- COLLECTED DATA -

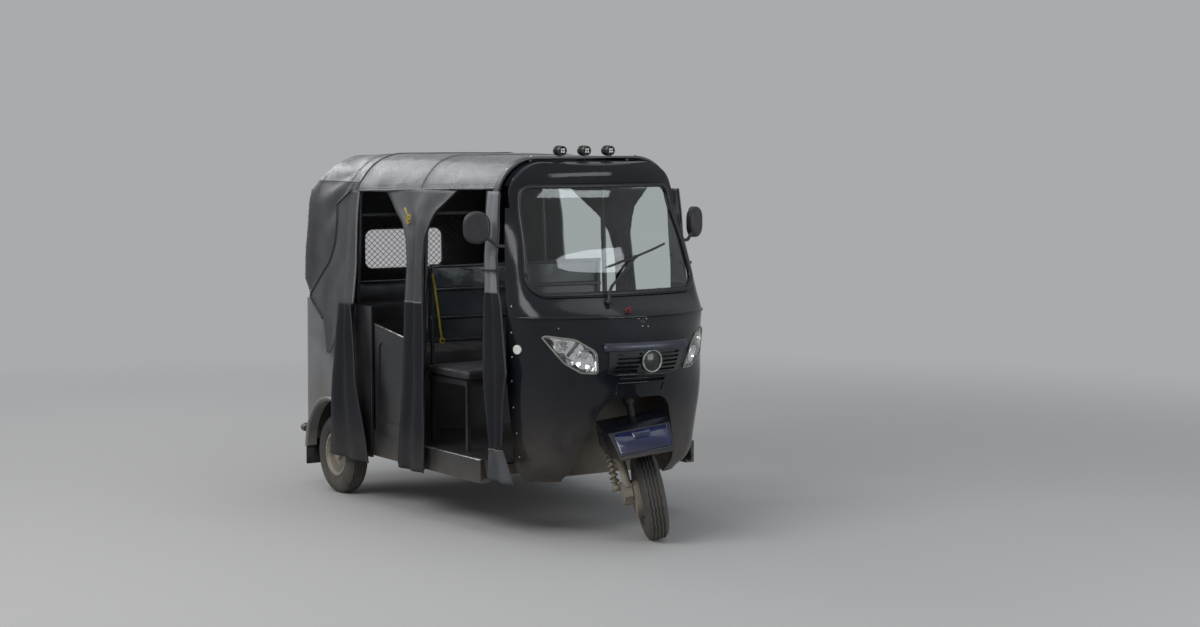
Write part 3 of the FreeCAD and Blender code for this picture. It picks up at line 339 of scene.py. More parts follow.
def piece(name, points, faces, finish, body="chassis", smooth=True, slot=None):
    """Visible piece that rides a body."""
    mesh = bpy.data.meshes.new(name)
    mesh.from_pydata([tuple(p) for p in points], [], faces)
    mesh.materials.append(looks[finish])
    mesh.polygons.foreach_set("use_smooth", [smooth] * len(mesh.polygons))
    mesh.update()
    obj = bpy.data.objects.new(name, mesh)
    bpy.context.scene.collection.objects.link(obj)
    if body:
        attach(obj, body)
    return obj


def grid_faces(rows, columns, wrap=False):
    """Faces between the rows of a grid of points, closed across its columns if wrap."""
    faces = []
    for i in range(rows - 1):
        for j in range(columns if wrap else columns - 1):
            a, b = i * columns + j, i * columns + (j + 1) % columns
            faces.append((a, b, b + columns, a + columns))
    return faces


def tube_mesh(points, radius, count=10):
    """Points and faces of a capped round tube along a path. radius is one number or one per point."""
    pts = [Vector(p) for p in points]
    radii = radius if hasattr(radius, "__len__") else [radius] * len(pts)
    out, side = [], None
    for i, p in enumerate(pts):
        run = (pts[min(i + 1, len(pts) - 1)] - pts[max(i - 1, 0)]).normalized()
        if side is None:
            side = run.orthogonal().normalized()
        side = (side - run * side.dot(run)).normalized()
        other = run.cross(side)
        for k in range(count):
            a = 2 * math.pi * k / count
            out.append(p + (side * math.cos(a) + other * math.sin(a)) * radii[i])
    faces = grid_faces(len(pts), count, wrap=True)
    faces.append(tuple(range(count))[::-1])
    faces.append(tuple(len(out) - count + k for k in range(count)))
    return out, faces


def tube(name, points, radius, finish, count=10, body="chassis"):
    """Round tube along a path. count is the number of its sides."""
    return piece(name, *tube_mesh(points, radius, count), finish, body)


def merged(parts):
    """Several (points, faces) as one."""
    points, faces = [], []
    for p, f in parts:
        start = len(points)
        points += list(p)
        faces += [tuple(start + i for i in face) for face in f]
    return points, faces


def turned(rings, closed=False):
    """Points and faces of outlines set round Y, evenly spaced. Their rows are (along Y, radius)."""
    points, faces = [], []
    n = len(rings[0])
    for i, ring in enumerate(rings):
        a = 2 * math.pi * i / len(rings)
        points += [(r * math.cos(a), y, r * math.sin(a)) for y, r in ring]
        here, after = i * n, (i + 1) % len(rings) * n
        for j in range(n if closed else n - 1):
            k = (j + 1) % n
            faces.append((here + j, here + k, after + k, after + j))
    return points, faces


def lathe(profile, segments=64):
    return turned([profile] * segments)


def wheel_matrix(centre, axis):
    """Place at a centre, with its own Y along the axis."""
    turn = Vector((0, 1, 0)).rotation_difference(Vector(axis))
    return Matrix.Translation(centre) @ turn.to_matrix().to_4x4()


def moved(mesh, matrix):
    """The mesh with its points moved."""
    return [matrix @ Vector(p) for p in mesh[0]], mesh[1]


def modified(obj, kind, **settings):
    """Adds a modifier and applies it."""
    modifier = obj.modifiers.new(kind.title(), kind)
    for key, value in settings.items():
        setattr(modifier, key, value)
    graph = bpy.context.evaluated_depsgraph_get()
    mesh = bpy.data.meshes.new_from_object(obj.evaluated_get(graph))
    obj.modifiers.clear()
    obj.data = mesh
    return obj


def block(name, low, high, finish, bevel=0.002, body="chassis", place=None):
    """Box with rounded edges between two corners."""
    bm = bmesh.new()
    bmesh.ops.create_cube(bm, size=1.0)
    low, high = Vector(low), Vector(high)
    for vertex in bm.verts:
        vertex.co = Vector((low[k] + high[k]) / 2 + vertex.co[k] * (high[k] - low[k]) for k in range(3))
    bmesh.ops.bevel(bm, geom=bm.edges[:], offset=bevel, segments=2, affect="EDGES")
    if place:
        bmesh.ops.transform(bm, matrix=place, verts=bm.verts)
    points = [v.co.copy() for v in bm.verts]
    faces = [tuple(v.index for v in f.verts) for f in bm.faces]
    bm.free()
    return piece(name, points, faces, finish, body)


def side_block(name, sign, xs, ys, zs, finish, bevel=0.001):
    """Box on one side of the vehicle, between pairs of values. ys counts outwards from the middle."""
    low, high = zip(sorted(xs), sorted(sign * y for y in ys), sorted(zs))
    return block(name, low, high, finish, bevel)


def rounded_loop(corners, steps=8):
    """Points of a closed outline in a plane, with each corner (a, b, radius) rounded."""
    points = []
    n = len(corners)
    for i, (a, b, r) in enumerate(corners):
        p = Vector((a, b))
        u = (Vector(corners[i - 1][:2]) - p).normalized()
        w = (Vector(corners[(i + 1) % n][:2]) - p).normalized()
        half = u.angle(w) / 2
        centre = p + (u + w).normalized() * (r / math.sin(half))
        start, end = p + u * (r / math.tan(half)) - centre, p + w * (r / math.tan(half)) - centre
        for k in range(steps + 1):
            share = k / steps
            points.append(tuple(centre + (start * (1 - share) + end * share).normalized() * r))
    return points


def rectangle(a, b, corner):
    """Corners of an upright rectangle of half sizes a and b, for rounded_loop."""
    return [(-a, -b, corner), (a, -b, corner), (a, b, corner), (-a, b, corner)]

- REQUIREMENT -
Reproduce the complete set of lines precisely as supplied.

- COMPLETE RESPONSE -
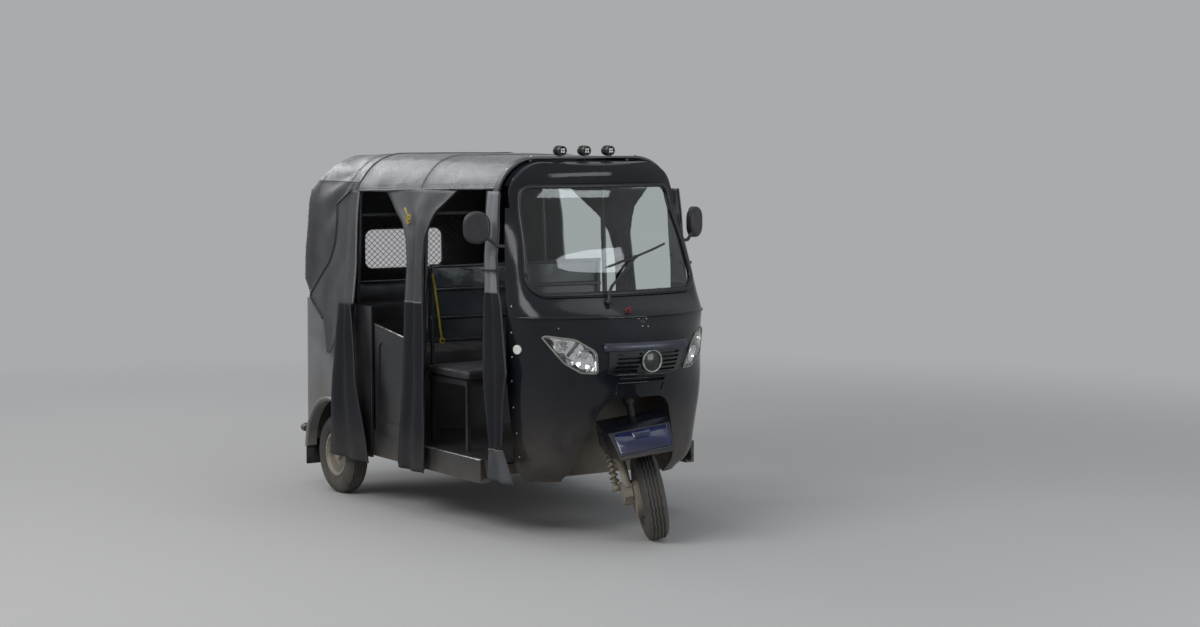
Write part 3 of the FreeCAD and Blender code for this picture. It picks up at line 339 of scene.py. More parts follow.
def piece(name, points, faces, finish, body="chassis", smooth=True, slot=None):
    """Visible piece that rides a body."""
    mesh = bpy.data.meshes.new(name)
    mesh.from_pydata([tuple(p) for p in points], [], faces)
    mesh.materials.append(looks[finish])
    mesh.polygons.foreach_set("use_smooth", [smooth] * len(mesh.polygons))
    mesh.update()
    obj = bpy.data.objects.new(name, mesh)
    bpy.context.scene.collection.objects.link(obj)
    if body:
        attach(obj, body)
    return obj


def grid_faces(rows, columns, wrap=False):
    """Faces between the rows of a grid of points, closed across its columns if wrap."""
    faces = []
    for i in range(rows - 1):
        for j in range(columns if wrap else columns - 1):
            a, b = i * columns + j, i * columns + (j + 1) % columns
            faces.append((a, b, b + columns, a + columns))
    return faces


def tube_mesh(points, radius, count=10):
    """Points and faces of a capped round tube along a path. radius is one number or one per point."""
    pts = [Vector(p) for p in points]
    radii = radius if hasattr(radius, "__len__") else [radius] * len(pts)
    out, side = [], None
    for i, p in enumerate(pts):
        run = (pts[min(i + 1, len(pts) - 1)] - pts[max(i - 1, 0)]).normalized()
        if side is None:
            side = run.orthogonal().normalized()
        side = (side - run * side.dot(run)).normalized()
        other = run.cross(side)
        for k in range(count):
            a = 2 * math.pi * k / count
            out.append(p + (side * math.cos(a) + other * math.sin(a)) * radii[i])
    faces = grid_faces(len(pts), count, wrap=True)
    faces.append(tuple(range(count))[::-1])
    faces.append(tuple(len(out) - count + k for k in range(count)))
    return out, faces


def tube(name, points, radius, finish, count=10, body="chassis"):
    """Round tube along a path. count is the number of its sides."""
    return piece(name, *tube_mesh(points, radius, count), finish, body)


def merged(parts):
    """Several (points, faces) as one."""
    points, faces = [], []
    for p, f in parts:
        start = len(points)
        points += list(p)
        faces += [tuple(start + i for i in face) for face in f]
    return points, faces


def turned(rings, closed=False):
    """Points and faces of outlines set round Y, evenly spaced. Their rows are (along Y, radius)."""
    points, faces = [], []
    n = len(rings[0])
    for i, ring in enumerate(rings):
        a = 2 * math.pi * i / len(rings)
        points += [(r * math.cos(a), y, r * math.sin(a)) for y, r in ring]
        here, after = i * n, (i + 1) % len(rings) * n
        for j in range(n if closed else n - 1):
            k = (j + 1) % n
            faces.append((here + j, here + k, after + k, after + j))
    return points, faces


def lathe(profile, segments=64):
    return turned([profile] * segments)


def wheel_matrix(centre, axis):
    """Place at a centre, with its own Y along the axis."""
    turn = Vector((0, 1, 0)).rotation_difference(Vector(axis))
    return Matrix.Translation(centre) @ turn.to_matrix().to_4x4()


def moved(mesh, matrix):
    """The mesh with its points moved."""
    return [matrix @ Vector(p) for p in mesh[0]], mesh[1]


def modified(obj, kind, **settings):
    """Adds a modifier and applies it."""
    modifier = obj.modifiers.new(kind.title(), kind)
    for key, value in settings.items():
        setattr(modifier, key, value)
    graph = bpy.context.evaluated_depsgraph_get()
    mesh = bpy.data.meshes.new_from_object(obj.evaluated_get(graph))
    obj.modifiers.clear()
    obj.data = mesh
    return obj


def block(name, low, high, finish, bevel=0.002, body="chassis", place=None):
    """Box with rounded edges between two corners."""
    bm = bmesh.new()
    bmesh.ops.create_cube(bm, size=1.0)
    low, high = Vector(low), Vector(high)
    for vertex in bm.verts:
        vertex.co = Vector((low[k] + high[k]) / 2 + vertex.co[k] * (high[k] - low[k]) for k in range(3))
    bmesh.ops.bevel(bm, geom=bm.edges[:], offset=bevel, segments=2, affect="EDGES")
    if place:
        bmesh.ops.transform(bm, matrix=place, verts=bm.verts)
    points = [v.co.copy() for v in bm.verts]
    faces = [tuple(v.index for v in f.verts) for f in bm.faces]
    bm.free()
    return piece(name, points, faces, finish, body)


def side_block(name, sign, xs, ys, zs, finish, bevel=0.001):
    """Box on one side of the vehicle, between pairs of values. ys counts outwards from the middle."""
    low, high = zip(sorted(xs), sorted(sign * y for y in ys), sorted(zs))
    return block(name, low, high, finish, bevel)


def rounded_loop(corners, steps=8):
    """Points of a closed outline in a plane, with each corner (a, b, radius) rounded."""
    points = []
    n = len(corners)
    for i, (a, b, r) in enumerate(corners):
        p = Vector((a, b))
        u = (Vector(corners[i - 1][:2]) - p).normalized()
        w = (Vector(corners[(i + 1) % n][:2]) - p).normalized()
        half = u.angle(w) / 2
        centre = p + (u + w).normalized() * (r / math.sin(half))
        start, end = p + u * (r / math.tan(half)) - centre, p + w * (r / math.tan(half)) - centre
        for k in range(steps + 1):
            share = k / steps
            points.append(tuple(centre + (start * (1 - share) + end * share).normalized() * r))
    return points


def rectangle(a, b, corner):
    """Corners of an upright rectangle of half sizes a and b, for rounded_loop."""
    return [(-a, -b, corner), (a, -b, corner), (a, b, corner), (-a, b, corner)]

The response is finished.